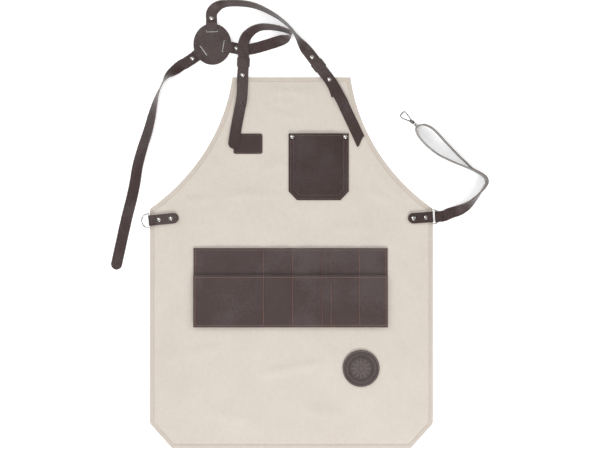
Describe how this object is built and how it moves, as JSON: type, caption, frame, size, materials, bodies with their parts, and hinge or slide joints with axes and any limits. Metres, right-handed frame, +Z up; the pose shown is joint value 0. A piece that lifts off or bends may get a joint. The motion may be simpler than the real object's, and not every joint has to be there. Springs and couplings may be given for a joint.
{
  "type": "bib apron with leather harness",
  "caption": "Canvas bib apron laid flat, with leather pockets, a cross-back leather harness gathered in a slotted disc, and a waist strap ending in a swivel snap hook.",
  "frame": {"origin": "middle of the underside of the whole laid-out object, on the surface it lies on", "axes": "+Y towards the bib's top and the harness, +X towards the waist strap's side, +Z up from the apron's back to its front"},
  "size_m": [0.8594, 1.0182, 0.0324],
  "materials": {
    "canvas": "natural plain-weave canvas, matt",
    "leather": "dark brown oiled leather, satin",
    "nickel": "nickel plated, polished",
    "spring_steel": "plain spring steel"
  },
  "bodies": {
    "apron": {"canvas_panel": "canvas", "bib_pocket": "leather", "bib_pocket_rivet_left": "nickel", "bib_pocket_rivet_right": "nickel", "tool_pocket_back": "leather", "tool_pocket_front": "leather", "leather_patch": "leather", "round_badge": "leather", "left_side_tab": "leather", "left_tab_rivet_inner": "nickel", "left_tab_rivet_outer": "nickel", "right_side_tab": "leather", "right_tab_rivet_inner": "nickel", "right_tab_rivet_outer": "nickel", "right_strap_tail": "leather", "left_strap_tail": "leather", "right_bib_tab": "leather", "left_bib_tab": "leather", "right_lower_stud": "nickel", "left_lower_stud": "nickel"},
    "harness": {"harness_disc": "leather", "right_shoulder_strap": "leather", "left_shoulder_strap": "leather", "back_strap_end": "leather", "right_bib_tab_end": "leather", "left_bib_tab_end": "leather", "right_upper_stud": "nickel", "right_strap_end_rivet": "nickel", "left_strap_end_rivet": "nickel", "back_strap_end_rivet": "nickel"},
    "back_strap": {"back_strap": "leather"},
    "left_keeper": {"left_keeper": "leather"},
    "right_keeper": {"right_keeper": "leather"},
    "left_ring": {"left_d_ring": "nickel"},
    "right_ring": {"right_d_ring": "nickel"},
    "waist_strap": {"waist_strap": "leather"},
    "hook_eye": {"swivel_eye": "nickel"},
    "hook": {"hook_body": "nickel", "gate_pin": "spring_steel", "gate_spring": "spring_steel"},
    "hook_gate": {"hook_gate": "nickel"}
  },
  "joints": [
    {"name": "harness_fold", "type": "hinge", "parent": "apron", "child": "harness", "pos_m": [-0.01646, 0.34672, 0.0062], "axis": [0.9989, -0.0476, 0], "range_deg": [-90, 100]},
    {"name": "back_strap_fold", "type": "hinge", "parent": "harness", "child": "back_strap", "pos_m": [-0.25147, 0.37095, 0.0047], "axis": [-0.5878, 0.809, 0], "range_deg": [-60, 100]},
    {"name": "left_keeper_slide", "type": "slide", "parent": "harness", "child": "left_keeper", "axis": [0.0332, 0.9995, 0], "range_m": [-0.004, 0]},
    {"name": "right_keeper_slide", "type": "slide", "parent": "harness", "child": "right_keeper", "axis": [-0.6129, 0.7902, 0], "range_m": [0, 0.006]},
    {"name": "left_ring_swing", "type": "hinge", "parent": "apron", "child": "left_ring", "pos_m": [-0.33762, 0.00954, 0.0063], "axis": [-0.1028, 0.9947, 0], "range_deg": [-20, 140]},
    {"name": "right_ring_swing", "type": "hinge", "parent": "apron", "child": "right_ring", "pos_m": [0.30152, 0.01753, 0.0063], "axis": [0.068, -0.9977, 0], "range_deg": [-10, 60]},
    {"name": "waist_strap_swing", "type": "hinge", "parent": "right_ring", "child": "waist_strap", "pos_m": [0.32197, 0.01892, 0.0054], "axis": [0, 0, 1], "range_deg": [-2, 2]},
    {"name": "hook_eye_swing", "type": "hinge", "parent": "waist_strap", "child": "hook_eye", "pos_m": [0.27024, 0.22192, 0.0163], "axis": [0, 0, 1], "range_deg": [-15, 15]},
    {"name": "hook_swivel", "type": "hinge", "parent": "hook_eye", "child": "hook", "pos_m": [0.26281, 0.22861, 0.0163], "axis": [-0.6983, 0.6288, -0.342], "continuous": true},
    {"name": "hook_gate_press", "type": "hinge", "parent": "hook", "child": "hook_gate", "pos_m": [0.25647, 0.2366, 0.01264], "axis": [-0.2542, 0.2289, 0.9397], "range_deg": [0, 18], "stiffness_Nm_per_rad": 0.008, "springref_deg": -17.19}
  ]
}
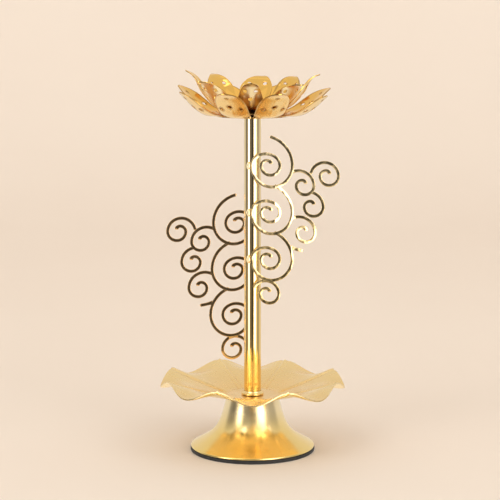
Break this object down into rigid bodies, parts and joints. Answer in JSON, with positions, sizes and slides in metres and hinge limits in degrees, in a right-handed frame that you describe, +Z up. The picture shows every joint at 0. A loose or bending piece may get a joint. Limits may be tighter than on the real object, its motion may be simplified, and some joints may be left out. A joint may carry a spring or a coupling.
{
  "type": "candle stand",
  "caption": "Tall lotus candle or lamp stand: bell foot on a rubber ring, leaf-shaped drip plate, tube stem with scroll panels, and a lotus cup of pierced petals.",
  "frame": {"origin": "centre of the foot ring's underside on the stem's axis, at the middle of the bounding box's base", "axes": "+Z up along the stem; -Y is the front, with one scroll panel in front of the stem reaching +X and its twin behind reaching -X"},
  "size_m": [0.1092, 0.1093, 0.2246],
  "materials": {
    "polished_gold": "bright gold plating, mirror polished",
    "satin_gold": "pale gold plating on stamped sheet, satin",
    "plated_steel": "zinc plated hardware",
    "solder": "plated over with the panels",
    "rubber": "matt black"
  },
  "bodies": {
    "stand": {"foot_ring": "rubber", "base_bell": "polished_gold", "stem_collar": "polished_gold", "stem_tube": "polished_gold", "scroll_panel_front": "polished_gold", "scroll_panel_rear": "polished_gold", "top_washer": "polished_gold", "leaf_plate": "satin_gold", "base_washer": "plated_steel", "base_spring_washer": "plated_steel", "base_nut": "plated_steel", "stem_top_bush": "plated_steel", "tie_rod": "plated_steel", "petal_spacer": "plated_steel", "top_nut": "plated_steel", "solder_front_upper": "solder", "solder_front_middle": "solder", "solder_front_lower": "solder", "solder_rear_upper": "solder", "solder_rear_middle": "solder", "solder_rear_lower": "solder"},
    "outer_lotus_layer": {"outer_petals": "satin_gold"},
    "inner_lotus_layer": {"inner_petals": "satin_gold"}
  },
  "joints": [
    {"name": "outer_layer_turn", "type": "hinge", "parent": "stand", "child": "outer_lotus_layer", "pos_m": [0, 0, 0.1984], "axis": [0, 0, 1], "continuous": true},
    {"name": "inner_layer_turn", "type": "hinge", "parent": "stand", "child": "inner_lotus_layer", "pos_m": [0, 0, 0.2008], "axis": [0, 0, 1], "continuous": true}
  ]
}
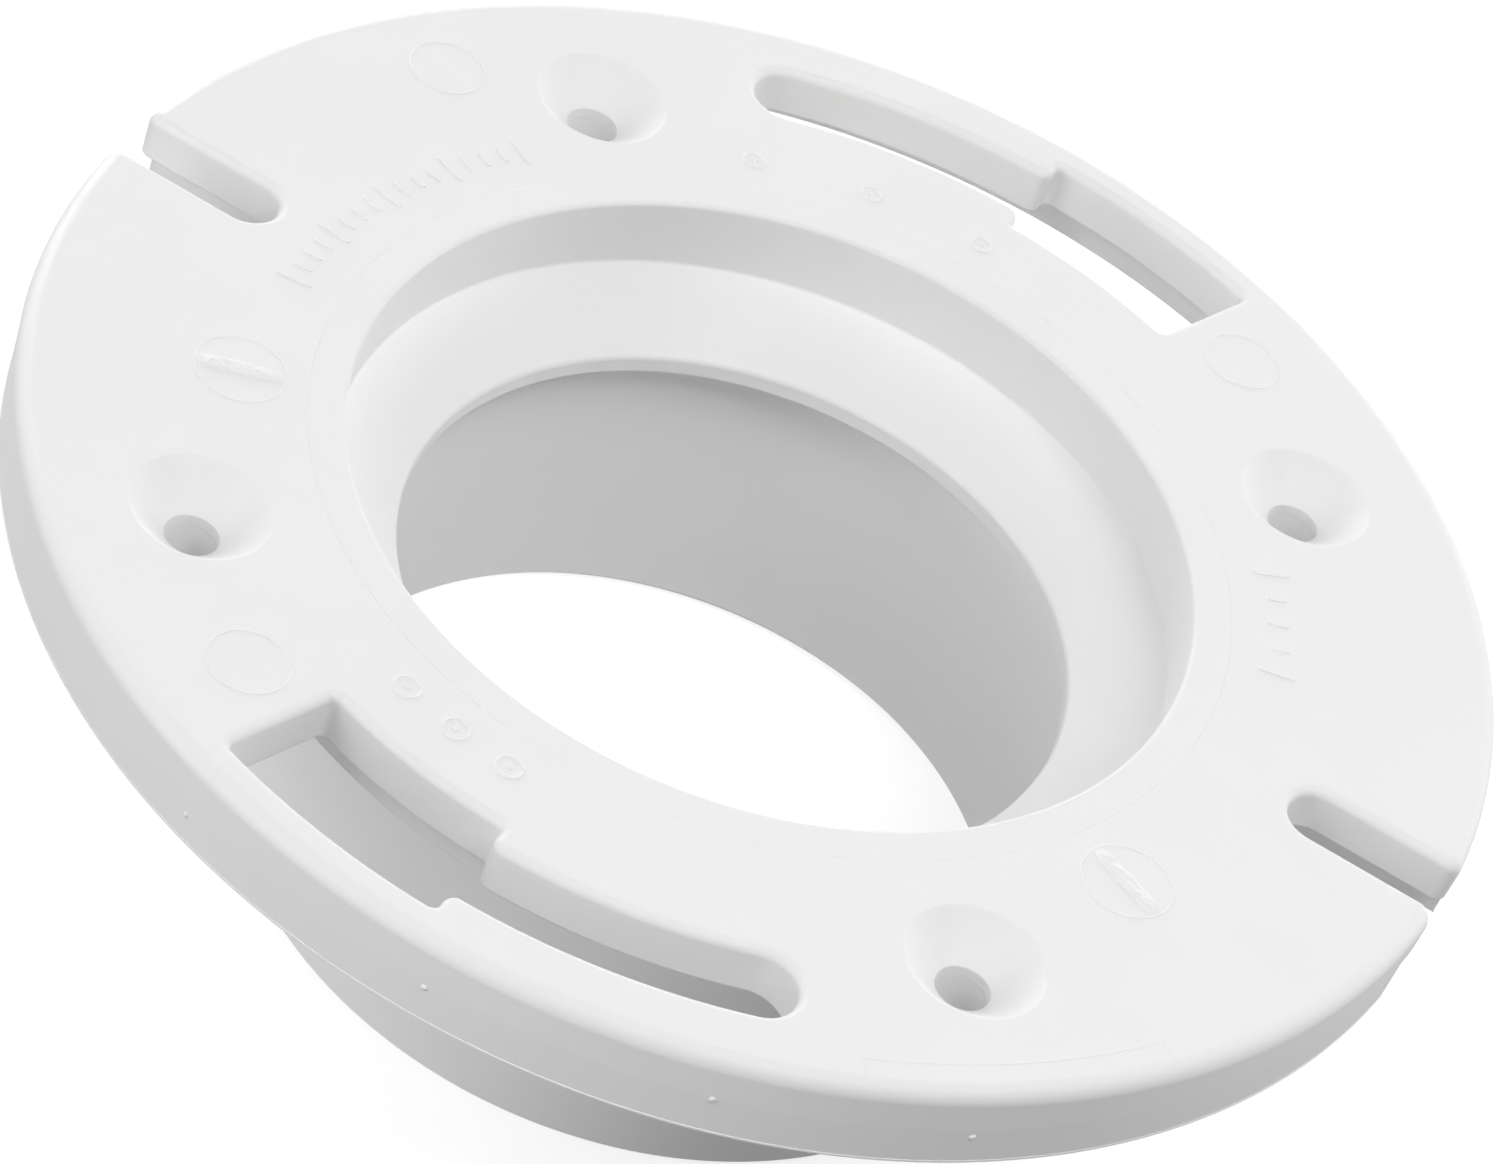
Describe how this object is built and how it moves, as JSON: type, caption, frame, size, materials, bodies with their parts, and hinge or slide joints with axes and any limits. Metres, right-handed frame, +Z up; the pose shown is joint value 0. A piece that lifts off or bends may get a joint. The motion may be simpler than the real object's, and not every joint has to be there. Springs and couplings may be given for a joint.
{
  "type": "toilet flange",
  "caption": "Closet flange moulded in white PVC: a slotted round plate with countersunk screw holes, a stepped drain throat and a short pipe hub underneath.",
  "frame": {"origin": "on the drain's axis at the finished floor, the plane of the flange's underside", "axes": "+Z up the drain's axis, from the pipe to the bowl; +X through one of the two open bolt slots"},
  "size_m": [0.1774, 0.1776, 0.0585],
  "materials": {
    "pvc": "satin moulded white PVC"
  },
  "bodies": {
    "root": {"flange_plate": "pvc", "rim_back": "pvc", "rim_front": "pvc", "throat_sleeve": "pvc", "support_collar": "pvc", "slot_rib_1": "pvc", "slot_rib_2": "pvc", "slot_rib_3": "pvc", "slot_rib_4": "pvc", "screw_boss_1": "pvc", "screw_boss_2": "pvc", "screw_boss_3": "pvc", "screw_boss_4": "pvc", "reducer_cone": "pvc", "pipe_stop": "pvc", "pipe_hub": "pvc", "gate_mark_1": "pvc", "gate_mark_2": "pvc", "ejector_marks": "pvc"}
  },
  "joints": []
}
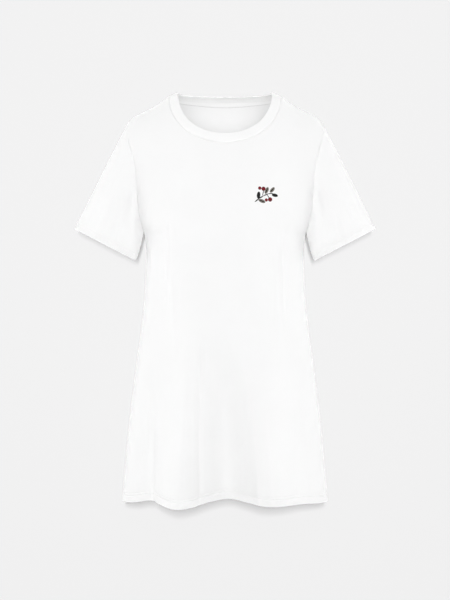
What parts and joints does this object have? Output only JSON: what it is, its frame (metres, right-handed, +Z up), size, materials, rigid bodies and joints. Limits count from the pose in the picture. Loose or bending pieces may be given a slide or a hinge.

--

* **WRITTEN INSTRUCTION**
Copy every line of the data that holds the string "bending".

* **TASK RESPONSE**
Break this object down into rigid bodies, parts and joints. Answer in JSON, with positions, sizes and slides in metres and hinge limits in degrees, in a right-handed frame that you describe, +Z up. The picture shows every joint at 0. A loose or bending piece may get a joint. Limits may be tighter than on the real object, its motion may be simplified, and some joints may be left out. A joint may carry a spring or a coupling.
What parts and joints does this object have? Output only JSON: what it is, its frame (metres, right-handed, +Z up), size, materials, rigid bodies and joints. Limits count from the pose in the picture. Loose or bending pieces may be given a slide or a hinge.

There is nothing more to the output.